# [Exercise directions]
From the listing below, copy only the lines running from the line that contains "Keep writing the" to the line that contains "weldOn(lid, placeAt(piece, angle, (sideX", both included.

# [Records]
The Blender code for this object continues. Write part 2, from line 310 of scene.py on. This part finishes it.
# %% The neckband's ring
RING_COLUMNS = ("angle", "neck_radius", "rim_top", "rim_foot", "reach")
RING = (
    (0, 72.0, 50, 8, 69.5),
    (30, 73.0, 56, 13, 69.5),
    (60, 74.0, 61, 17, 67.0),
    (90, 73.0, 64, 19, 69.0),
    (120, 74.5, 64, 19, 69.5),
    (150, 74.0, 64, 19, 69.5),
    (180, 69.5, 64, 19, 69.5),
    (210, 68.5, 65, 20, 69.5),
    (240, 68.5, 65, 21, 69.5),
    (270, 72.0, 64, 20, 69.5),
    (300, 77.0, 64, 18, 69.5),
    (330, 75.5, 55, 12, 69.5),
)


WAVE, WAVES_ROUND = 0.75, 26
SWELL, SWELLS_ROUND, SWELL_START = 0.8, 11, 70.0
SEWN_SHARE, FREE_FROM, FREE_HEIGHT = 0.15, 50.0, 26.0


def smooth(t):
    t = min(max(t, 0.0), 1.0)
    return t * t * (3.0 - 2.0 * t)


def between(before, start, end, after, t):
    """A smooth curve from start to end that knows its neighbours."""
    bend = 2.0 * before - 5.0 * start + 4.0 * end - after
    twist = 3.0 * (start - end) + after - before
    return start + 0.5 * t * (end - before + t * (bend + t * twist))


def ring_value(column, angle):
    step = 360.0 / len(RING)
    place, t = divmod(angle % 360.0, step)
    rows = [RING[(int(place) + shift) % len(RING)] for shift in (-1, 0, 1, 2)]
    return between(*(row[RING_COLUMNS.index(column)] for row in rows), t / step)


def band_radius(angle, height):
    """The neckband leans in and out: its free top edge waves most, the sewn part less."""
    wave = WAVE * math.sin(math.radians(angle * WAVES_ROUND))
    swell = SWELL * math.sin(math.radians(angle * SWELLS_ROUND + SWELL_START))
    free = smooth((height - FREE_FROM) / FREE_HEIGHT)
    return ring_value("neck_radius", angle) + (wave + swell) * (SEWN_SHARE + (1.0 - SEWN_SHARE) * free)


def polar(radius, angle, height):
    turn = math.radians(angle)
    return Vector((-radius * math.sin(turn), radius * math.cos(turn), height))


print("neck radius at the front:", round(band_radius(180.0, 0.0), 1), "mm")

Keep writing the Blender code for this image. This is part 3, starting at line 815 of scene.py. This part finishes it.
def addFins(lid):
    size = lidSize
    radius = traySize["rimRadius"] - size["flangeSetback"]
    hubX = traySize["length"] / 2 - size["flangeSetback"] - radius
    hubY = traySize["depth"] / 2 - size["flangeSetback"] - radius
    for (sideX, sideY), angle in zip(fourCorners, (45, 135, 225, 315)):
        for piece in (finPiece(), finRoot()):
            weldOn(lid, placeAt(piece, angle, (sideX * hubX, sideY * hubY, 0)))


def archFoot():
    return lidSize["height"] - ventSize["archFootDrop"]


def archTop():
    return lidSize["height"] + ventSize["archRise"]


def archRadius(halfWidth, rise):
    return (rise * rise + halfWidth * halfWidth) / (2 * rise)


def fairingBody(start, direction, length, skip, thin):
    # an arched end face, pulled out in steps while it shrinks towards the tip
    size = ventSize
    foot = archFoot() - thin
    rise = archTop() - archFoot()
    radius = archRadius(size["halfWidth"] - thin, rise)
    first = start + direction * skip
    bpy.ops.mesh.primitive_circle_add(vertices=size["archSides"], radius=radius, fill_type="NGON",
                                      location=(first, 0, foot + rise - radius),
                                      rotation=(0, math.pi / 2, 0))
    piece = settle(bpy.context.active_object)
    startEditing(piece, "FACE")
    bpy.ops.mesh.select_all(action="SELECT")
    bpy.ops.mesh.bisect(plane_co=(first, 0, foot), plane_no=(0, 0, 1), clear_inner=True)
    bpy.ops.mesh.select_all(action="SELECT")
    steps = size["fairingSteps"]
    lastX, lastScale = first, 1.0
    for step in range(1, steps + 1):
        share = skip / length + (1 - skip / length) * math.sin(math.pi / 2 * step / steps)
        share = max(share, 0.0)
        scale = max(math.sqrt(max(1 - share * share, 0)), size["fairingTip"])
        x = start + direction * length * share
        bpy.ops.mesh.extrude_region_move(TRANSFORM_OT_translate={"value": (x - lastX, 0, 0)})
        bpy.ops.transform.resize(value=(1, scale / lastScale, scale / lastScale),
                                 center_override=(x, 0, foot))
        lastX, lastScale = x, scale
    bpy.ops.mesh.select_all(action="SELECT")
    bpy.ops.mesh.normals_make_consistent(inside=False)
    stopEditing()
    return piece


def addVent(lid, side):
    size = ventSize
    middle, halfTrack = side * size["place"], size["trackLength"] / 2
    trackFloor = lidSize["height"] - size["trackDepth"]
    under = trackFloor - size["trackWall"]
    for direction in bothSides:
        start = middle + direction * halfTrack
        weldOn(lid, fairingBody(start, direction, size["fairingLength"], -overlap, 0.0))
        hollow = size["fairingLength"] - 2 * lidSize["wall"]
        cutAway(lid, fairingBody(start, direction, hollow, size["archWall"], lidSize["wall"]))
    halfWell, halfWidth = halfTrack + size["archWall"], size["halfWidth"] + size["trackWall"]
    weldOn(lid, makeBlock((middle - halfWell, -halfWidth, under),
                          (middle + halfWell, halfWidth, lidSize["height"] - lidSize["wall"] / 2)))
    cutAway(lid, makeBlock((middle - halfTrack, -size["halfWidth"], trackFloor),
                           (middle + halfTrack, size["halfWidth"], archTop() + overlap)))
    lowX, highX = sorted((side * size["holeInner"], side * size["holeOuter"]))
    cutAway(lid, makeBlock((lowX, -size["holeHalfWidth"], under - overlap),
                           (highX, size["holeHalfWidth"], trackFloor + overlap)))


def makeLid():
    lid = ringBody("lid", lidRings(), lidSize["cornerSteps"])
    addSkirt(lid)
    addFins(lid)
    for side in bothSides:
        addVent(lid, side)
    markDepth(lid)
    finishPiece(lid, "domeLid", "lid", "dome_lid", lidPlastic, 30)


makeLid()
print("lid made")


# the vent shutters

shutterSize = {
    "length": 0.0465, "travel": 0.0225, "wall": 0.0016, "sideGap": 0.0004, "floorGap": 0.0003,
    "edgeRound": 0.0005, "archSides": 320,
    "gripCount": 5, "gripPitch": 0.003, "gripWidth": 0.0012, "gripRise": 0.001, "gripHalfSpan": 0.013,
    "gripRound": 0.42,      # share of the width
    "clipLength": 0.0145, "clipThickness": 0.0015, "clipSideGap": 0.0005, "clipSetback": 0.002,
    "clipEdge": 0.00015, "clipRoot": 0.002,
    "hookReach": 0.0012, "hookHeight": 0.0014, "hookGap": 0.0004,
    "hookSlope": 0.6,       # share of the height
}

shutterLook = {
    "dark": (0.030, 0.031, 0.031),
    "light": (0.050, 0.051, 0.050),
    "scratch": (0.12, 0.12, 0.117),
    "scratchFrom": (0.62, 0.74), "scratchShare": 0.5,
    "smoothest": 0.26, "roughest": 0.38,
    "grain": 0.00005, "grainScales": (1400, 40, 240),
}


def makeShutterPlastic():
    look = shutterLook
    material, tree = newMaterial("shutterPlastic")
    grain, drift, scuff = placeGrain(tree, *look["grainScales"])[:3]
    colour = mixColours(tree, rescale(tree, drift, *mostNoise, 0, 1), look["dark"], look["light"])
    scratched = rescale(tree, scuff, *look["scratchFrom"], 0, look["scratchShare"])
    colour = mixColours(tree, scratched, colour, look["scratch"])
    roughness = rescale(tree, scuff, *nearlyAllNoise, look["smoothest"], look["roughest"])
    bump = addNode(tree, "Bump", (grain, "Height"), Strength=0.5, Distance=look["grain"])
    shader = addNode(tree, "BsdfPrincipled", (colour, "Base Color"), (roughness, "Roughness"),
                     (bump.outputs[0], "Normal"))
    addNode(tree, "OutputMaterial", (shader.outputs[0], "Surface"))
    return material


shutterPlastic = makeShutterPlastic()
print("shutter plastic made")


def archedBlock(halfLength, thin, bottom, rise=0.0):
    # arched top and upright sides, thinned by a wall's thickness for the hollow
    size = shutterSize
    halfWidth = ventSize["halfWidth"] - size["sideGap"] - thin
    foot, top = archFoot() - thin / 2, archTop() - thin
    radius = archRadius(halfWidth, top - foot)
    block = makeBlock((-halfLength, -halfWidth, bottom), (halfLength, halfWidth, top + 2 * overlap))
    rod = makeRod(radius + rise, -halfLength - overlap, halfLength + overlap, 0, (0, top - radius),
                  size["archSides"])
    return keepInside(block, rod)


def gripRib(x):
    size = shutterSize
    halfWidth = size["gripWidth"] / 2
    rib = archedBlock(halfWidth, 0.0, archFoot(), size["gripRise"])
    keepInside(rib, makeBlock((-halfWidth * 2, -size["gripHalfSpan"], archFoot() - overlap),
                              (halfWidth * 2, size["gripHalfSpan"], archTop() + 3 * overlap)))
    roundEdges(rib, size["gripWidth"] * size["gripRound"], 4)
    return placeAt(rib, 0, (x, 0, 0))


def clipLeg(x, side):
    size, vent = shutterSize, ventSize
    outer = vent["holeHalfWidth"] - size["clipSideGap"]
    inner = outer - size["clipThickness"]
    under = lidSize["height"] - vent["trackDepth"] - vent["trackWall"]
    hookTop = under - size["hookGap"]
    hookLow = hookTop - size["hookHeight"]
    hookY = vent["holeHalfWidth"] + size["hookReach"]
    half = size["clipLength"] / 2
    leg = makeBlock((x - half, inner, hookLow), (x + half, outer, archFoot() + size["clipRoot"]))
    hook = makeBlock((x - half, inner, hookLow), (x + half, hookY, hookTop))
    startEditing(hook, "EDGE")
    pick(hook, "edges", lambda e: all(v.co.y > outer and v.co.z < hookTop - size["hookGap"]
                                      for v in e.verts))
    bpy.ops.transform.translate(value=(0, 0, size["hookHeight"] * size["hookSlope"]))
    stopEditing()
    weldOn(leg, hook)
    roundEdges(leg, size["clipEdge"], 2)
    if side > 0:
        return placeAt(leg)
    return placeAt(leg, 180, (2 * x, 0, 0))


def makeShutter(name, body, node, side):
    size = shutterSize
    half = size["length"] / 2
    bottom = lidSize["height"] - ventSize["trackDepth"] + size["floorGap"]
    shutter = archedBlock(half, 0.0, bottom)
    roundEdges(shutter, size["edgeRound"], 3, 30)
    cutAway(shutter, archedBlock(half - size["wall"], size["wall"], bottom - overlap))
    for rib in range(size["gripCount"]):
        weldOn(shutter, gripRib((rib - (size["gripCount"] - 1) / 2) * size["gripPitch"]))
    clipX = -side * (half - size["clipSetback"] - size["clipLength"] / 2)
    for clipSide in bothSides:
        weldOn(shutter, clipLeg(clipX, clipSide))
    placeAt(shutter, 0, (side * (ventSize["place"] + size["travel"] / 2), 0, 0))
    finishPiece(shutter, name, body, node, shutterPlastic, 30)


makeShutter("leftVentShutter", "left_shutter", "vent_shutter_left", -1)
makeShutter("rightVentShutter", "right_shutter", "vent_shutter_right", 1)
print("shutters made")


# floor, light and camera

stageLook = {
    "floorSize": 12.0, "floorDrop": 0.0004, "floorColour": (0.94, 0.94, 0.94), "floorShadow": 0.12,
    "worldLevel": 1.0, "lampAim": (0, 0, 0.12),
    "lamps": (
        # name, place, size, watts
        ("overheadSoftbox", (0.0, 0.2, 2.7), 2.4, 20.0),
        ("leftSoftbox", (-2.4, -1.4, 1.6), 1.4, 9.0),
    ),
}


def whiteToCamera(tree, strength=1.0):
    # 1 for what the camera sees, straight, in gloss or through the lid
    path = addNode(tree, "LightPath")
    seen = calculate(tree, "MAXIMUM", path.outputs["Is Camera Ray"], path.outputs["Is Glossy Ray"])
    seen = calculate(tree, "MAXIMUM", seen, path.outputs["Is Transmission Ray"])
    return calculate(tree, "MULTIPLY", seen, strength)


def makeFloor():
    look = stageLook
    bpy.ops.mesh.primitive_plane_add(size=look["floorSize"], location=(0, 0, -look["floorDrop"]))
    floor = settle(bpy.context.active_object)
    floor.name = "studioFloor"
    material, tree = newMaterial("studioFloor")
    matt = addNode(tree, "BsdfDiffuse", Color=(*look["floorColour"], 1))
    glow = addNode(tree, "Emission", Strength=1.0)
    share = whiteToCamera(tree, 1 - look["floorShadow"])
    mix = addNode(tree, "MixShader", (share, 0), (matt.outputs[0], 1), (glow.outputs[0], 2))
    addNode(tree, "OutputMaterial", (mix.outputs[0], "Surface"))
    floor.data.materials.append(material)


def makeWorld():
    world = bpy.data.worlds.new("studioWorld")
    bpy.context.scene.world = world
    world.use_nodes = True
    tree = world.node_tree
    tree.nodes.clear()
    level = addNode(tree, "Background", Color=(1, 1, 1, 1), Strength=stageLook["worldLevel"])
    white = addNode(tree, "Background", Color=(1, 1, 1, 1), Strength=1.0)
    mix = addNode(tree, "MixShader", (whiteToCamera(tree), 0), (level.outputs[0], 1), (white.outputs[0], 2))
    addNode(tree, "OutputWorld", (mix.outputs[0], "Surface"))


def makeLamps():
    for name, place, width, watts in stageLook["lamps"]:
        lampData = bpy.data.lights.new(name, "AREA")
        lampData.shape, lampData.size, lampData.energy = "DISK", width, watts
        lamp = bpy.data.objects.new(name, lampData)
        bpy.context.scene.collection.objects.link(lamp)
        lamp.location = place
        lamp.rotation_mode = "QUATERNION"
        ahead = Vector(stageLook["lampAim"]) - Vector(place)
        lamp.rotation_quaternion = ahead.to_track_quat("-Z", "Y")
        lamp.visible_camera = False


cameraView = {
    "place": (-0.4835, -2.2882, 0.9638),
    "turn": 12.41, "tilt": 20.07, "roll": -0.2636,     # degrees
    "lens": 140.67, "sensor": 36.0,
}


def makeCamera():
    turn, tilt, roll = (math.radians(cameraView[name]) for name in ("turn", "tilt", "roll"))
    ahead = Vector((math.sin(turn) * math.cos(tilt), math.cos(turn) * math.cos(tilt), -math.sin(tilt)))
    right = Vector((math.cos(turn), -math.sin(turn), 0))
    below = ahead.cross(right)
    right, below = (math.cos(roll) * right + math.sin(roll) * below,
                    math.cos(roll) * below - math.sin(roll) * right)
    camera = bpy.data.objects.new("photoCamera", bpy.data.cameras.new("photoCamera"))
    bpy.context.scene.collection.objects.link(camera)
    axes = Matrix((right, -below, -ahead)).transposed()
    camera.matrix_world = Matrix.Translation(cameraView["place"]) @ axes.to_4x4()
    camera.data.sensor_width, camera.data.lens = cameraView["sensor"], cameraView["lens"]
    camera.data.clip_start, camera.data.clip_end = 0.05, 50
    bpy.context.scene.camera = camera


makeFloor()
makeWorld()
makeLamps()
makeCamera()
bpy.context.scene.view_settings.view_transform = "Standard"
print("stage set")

# [Exercise answer]
Keep writing the Blender code for this image. This is part 3, starting at line 815 of scene.py. This part finishes it.
def addFins(lid):
    size = lidSize
    radius = traySize["rimRadius"] - size["flangeSetback"]
    hubX = traySize["length"] / 2 - size["flangeSetback"] - radius
    hubY = traySize["depth"] / 2 - size["flangeSetback"] - radius
    for (sideX, sideY), angle in zip(fourCorners, (45, 135, 225, 315)):
        for piece in (finPiece(), finRoot()):
            weldOn(lid, placeAt(piece, angle, (sideX * hubX, sideY * hubY, 0)))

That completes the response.